(Dataset items)
--- begin ---

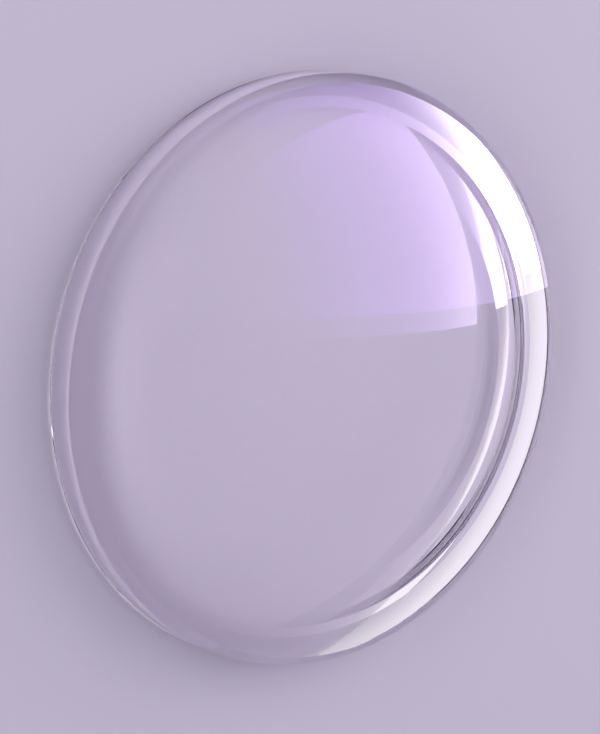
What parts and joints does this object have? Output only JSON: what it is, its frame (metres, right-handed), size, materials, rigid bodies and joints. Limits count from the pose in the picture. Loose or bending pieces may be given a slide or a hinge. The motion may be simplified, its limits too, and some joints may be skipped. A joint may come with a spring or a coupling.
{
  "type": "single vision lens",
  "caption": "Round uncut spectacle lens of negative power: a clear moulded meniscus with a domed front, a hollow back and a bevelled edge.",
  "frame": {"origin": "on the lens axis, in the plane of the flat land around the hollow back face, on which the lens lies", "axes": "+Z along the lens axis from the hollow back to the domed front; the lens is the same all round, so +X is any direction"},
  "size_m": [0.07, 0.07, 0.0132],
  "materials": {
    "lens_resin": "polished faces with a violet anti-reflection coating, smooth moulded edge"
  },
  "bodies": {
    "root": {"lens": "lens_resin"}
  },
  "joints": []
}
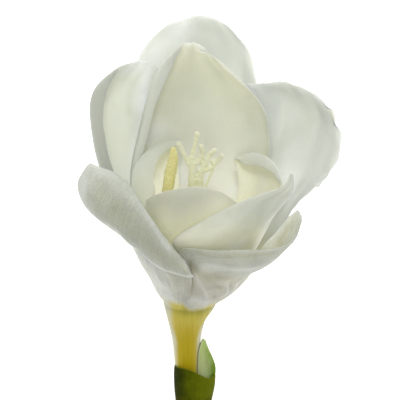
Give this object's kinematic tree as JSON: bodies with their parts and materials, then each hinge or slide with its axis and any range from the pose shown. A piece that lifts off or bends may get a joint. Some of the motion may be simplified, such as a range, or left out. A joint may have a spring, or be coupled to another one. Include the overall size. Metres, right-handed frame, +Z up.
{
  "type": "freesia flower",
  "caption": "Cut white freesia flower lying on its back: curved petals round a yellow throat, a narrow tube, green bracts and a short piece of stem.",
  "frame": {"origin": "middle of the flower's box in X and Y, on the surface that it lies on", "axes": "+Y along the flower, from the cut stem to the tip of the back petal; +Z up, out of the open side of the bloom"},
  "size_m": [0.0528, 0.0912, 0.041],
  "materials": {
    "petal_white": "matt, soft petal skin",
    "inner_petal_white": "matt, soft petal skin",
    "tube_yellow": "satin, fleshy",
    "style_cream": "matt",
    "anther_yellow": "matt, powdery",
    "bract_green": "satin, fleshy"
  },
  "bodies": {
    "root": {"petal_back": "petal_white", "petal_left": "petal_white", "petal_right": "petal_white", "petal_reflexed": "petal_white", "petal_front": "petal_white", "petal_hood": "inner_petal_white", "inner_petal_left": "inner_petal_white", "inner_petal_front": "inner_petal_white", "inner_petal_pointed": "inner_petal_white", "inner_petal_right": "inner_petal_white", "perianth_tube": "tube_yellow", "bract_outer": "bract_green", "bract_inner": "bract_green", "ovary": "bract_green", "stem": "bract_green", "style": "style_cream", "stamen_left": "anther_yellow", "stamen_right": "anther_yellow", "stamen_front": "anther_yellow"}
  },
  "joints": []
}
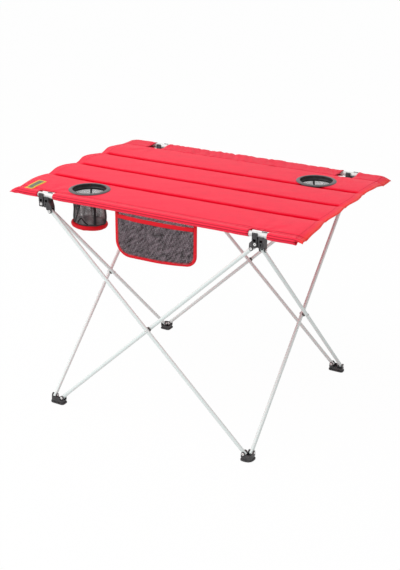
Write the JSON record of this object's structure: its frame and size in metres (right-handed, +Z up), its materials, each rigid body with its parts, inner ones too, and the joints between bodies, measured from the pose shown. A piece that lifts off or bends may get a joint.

--- end ---

### [Work required]
Extract each line of the listing above, copying it word for word.

### [Answer for this exercise]
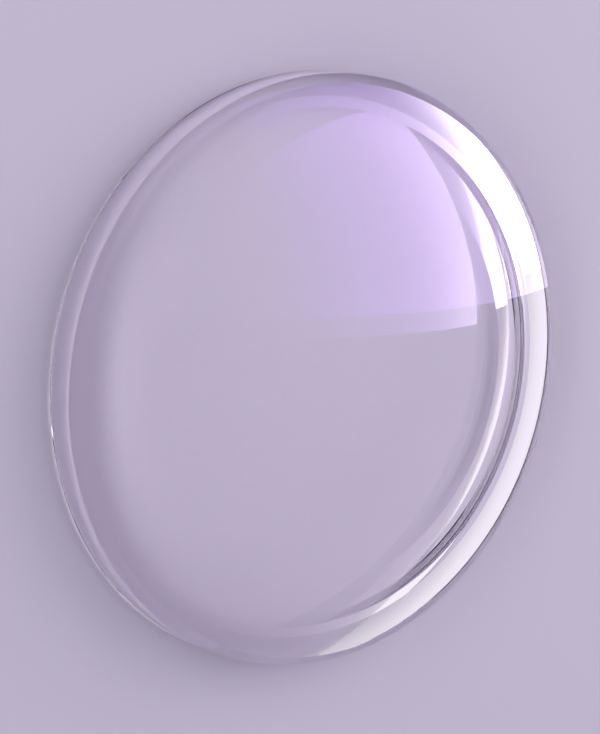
What parts and joints does this object have? Output only JSON: what it is, its frame (metres, right-handed), size, materials, rigid bodies and joints. Limits count from the pose in the picture. Loose or bending pieces may be given a slide or a hinge. The motion may be simplified, its limits too, and some joints may be skipped. A joint may come with a spring or a coupling.
{
  "type": "single vision lens",
  "caption": "Round uncut spectacle lens of negative power: a clear moulded meniscus with a domed front, a hollow back and a bevelled edge.",
  "frame": {"origin": "on the lens axis, in the plane of the flat land around the hollow back face, on which the lens lies", "axes": "+Z along the lens axis from the hollow back to the domed front; the lens is the same all round, so +X is any direction"},
  "size_m": [0.07, 0.07, 0.0132],
  "materials": {
    "lens_resin": "polished faces with a violet anti-reflection coating, smooth moulded edge"
  },
  "bodies": {
    "root": {"lens": "lens_resin"}
  },
  "joints": []
}
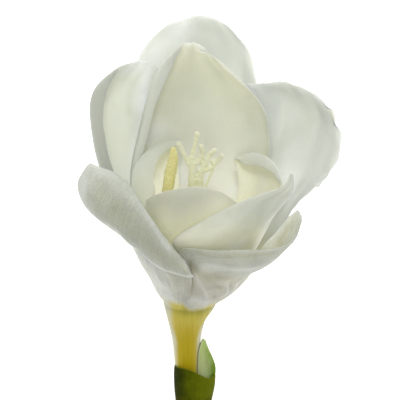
Give this object's kinematic tree as JSON: bodies with their parts and materials, then each hinge or slide with its axis and any range from the pose shown. A piece that lifts off or bends may get a joint. Some of the motion may be simplified, such as a range, or left out. A joint may have a spring, or be coupled to another one. Include the overall size. Metres, right-handed frame, +Z up.
{
  "type": "freesia flower",
  "caption": "Cut white freesia flower lying on its back: curved petals round a yellow throat, a narrow tube, green bracts and a short piece of stem.",
  "frame": {"origin": "middle of the flower's box in X and Y, on the surface that it lies on", "axes": "+Y along the flower, from the cut stem to the tip of the back petal; +Z up, out of the open side of the bloom"},
  "size_m": [0.0528, 0.0912, 0.041],
  "materials": {
    "petal_white": "matt, soft petal skin",
    "inner_petal_white": "matt, soft petal skin",
    "tube_yellow": "satin, fleshy",
    "style_cream": "matt",
    "anther_yellow": "matt, powdery",
    "bract_green": "satin, fleshy"
  },
  "bodies": {
    "root": {"petal_back": "petal_white", "petal_left": "petal_white", "petal_right": "petal_white", "petal_reflexed": "petal_white", "petal_front": "petal_white", "petal_hood": "inner_petal_white", "inner_petal_left": "inner_petal_white", "inner_petal_front": "inner_petal_white", "inner_petal_pointed": "inner_petal_white", "inner_petal_right": "inner_petal_white", "perianth_tube": "tube_yellow", "bract_outer": "bract_green", "bract_inner": "bract_green", "ovary": "bract_green", "stem": "bract_green", "style": "style_cream", "stamen_left": "anther_yellow", "stamen_right": "anther_yellow", "stamen_front": "anther_yellow"}
  },
  "joints": []
}
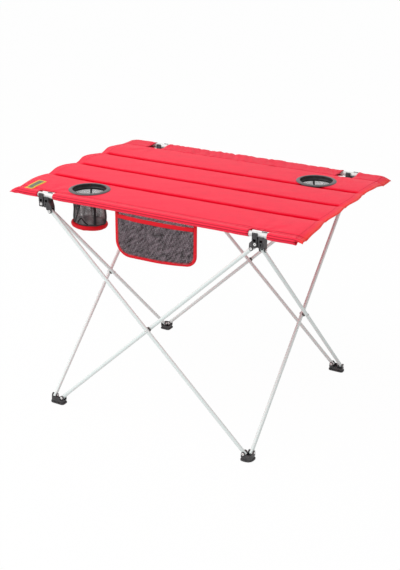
Write the JSON record of this object's structure: its frame and size in metres (right-handed, +Z up), its materials, each rigid body with its parts, inner ones too, and the joints between bodies, measured from the pose shown. A piece that lifts off or bends may get a joint.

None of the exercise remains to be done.